Aim of the task. Only the lines from the start of the entries through the line with "self.tree.nodes.clear()" are wanted; please output them exactly.

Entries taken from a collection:
>>>>>

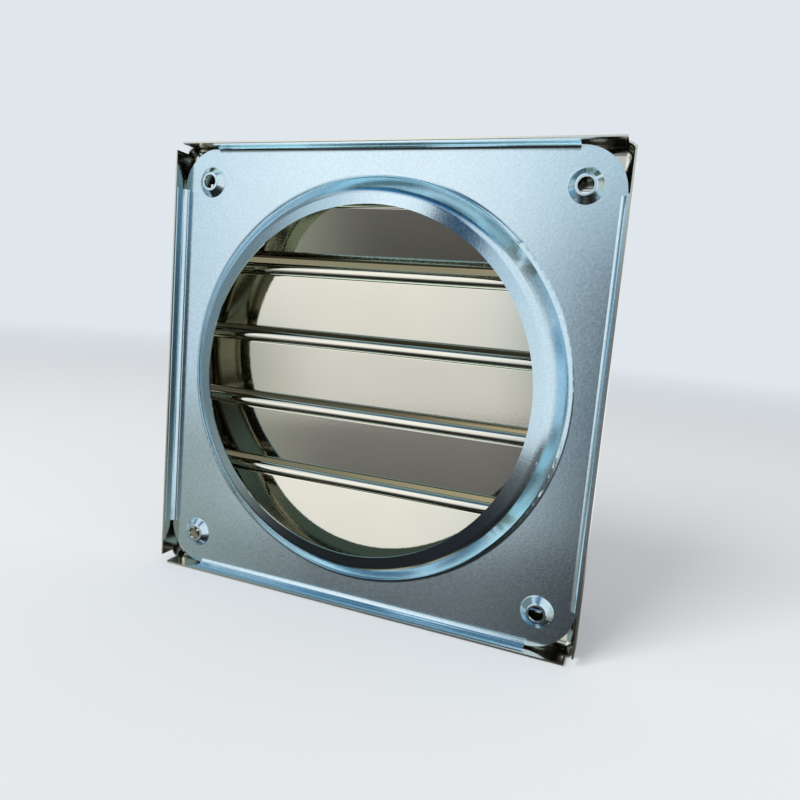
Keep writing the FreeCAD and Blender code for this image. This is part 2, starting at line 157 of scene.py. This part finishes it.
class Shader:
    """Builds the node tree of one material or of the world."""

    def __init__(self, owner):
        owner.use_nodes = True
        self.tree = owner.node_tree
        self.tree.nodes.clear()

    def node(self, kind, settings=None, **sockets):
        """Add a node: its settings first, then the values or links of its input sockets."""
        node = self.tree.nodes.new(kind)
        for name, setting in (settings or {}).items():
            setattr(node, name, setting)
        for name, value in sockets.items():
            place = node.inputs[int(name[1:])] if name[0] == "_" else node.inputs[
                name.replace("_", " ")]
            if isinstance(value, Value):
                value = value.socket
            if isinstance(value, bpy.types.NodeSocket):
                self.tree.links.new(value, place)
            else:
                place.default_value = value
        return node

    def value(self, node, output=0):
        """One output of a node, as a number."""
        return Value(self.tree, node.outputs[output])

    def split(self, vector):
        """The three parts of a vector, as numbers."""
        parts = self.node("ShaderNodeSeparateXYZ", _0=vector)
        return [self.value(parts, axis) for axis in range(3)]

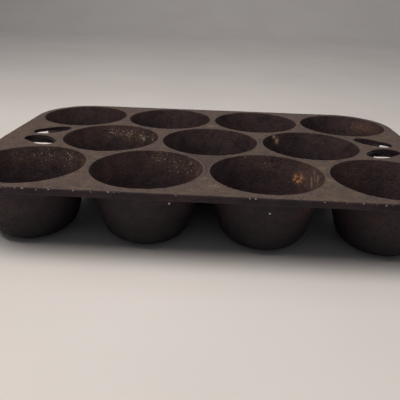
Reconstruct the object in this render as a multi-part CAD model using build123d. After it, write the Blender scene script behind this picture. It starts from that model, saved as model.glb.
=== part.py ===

<<<<<

Written solution.
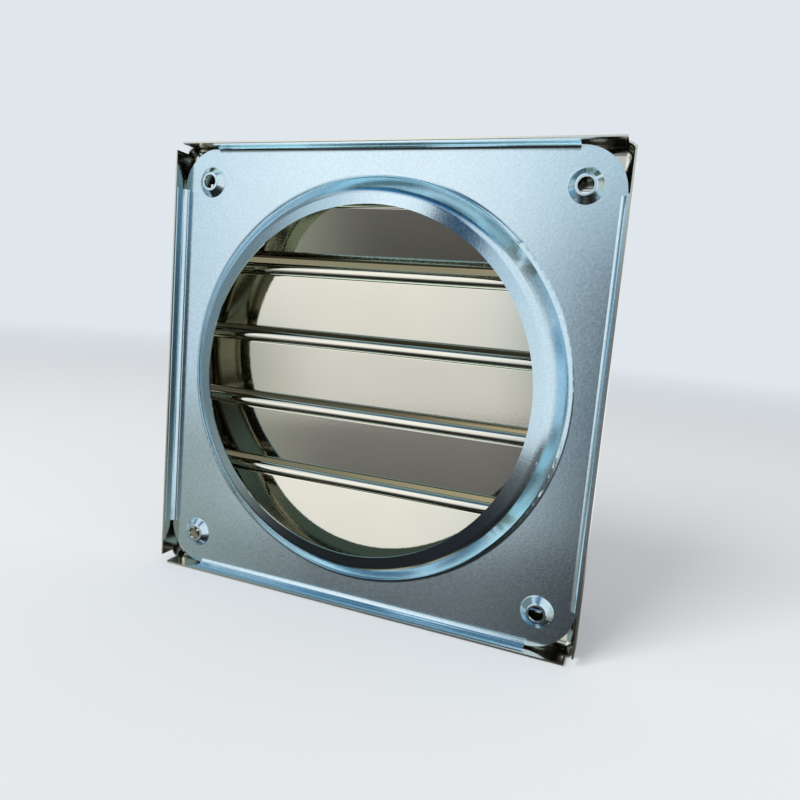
Keep writing the FreeCAD and Blender code for this image. This is part 2, starting at line 157 of scene.py. This part finishes it.
class Shader:
    """Builds the node tree of one material or of the world."""

    def __init__(self, owner):
        owner.use_nodes = True
        self.tree = owner.node_tree
        self.tree.nodes.clear()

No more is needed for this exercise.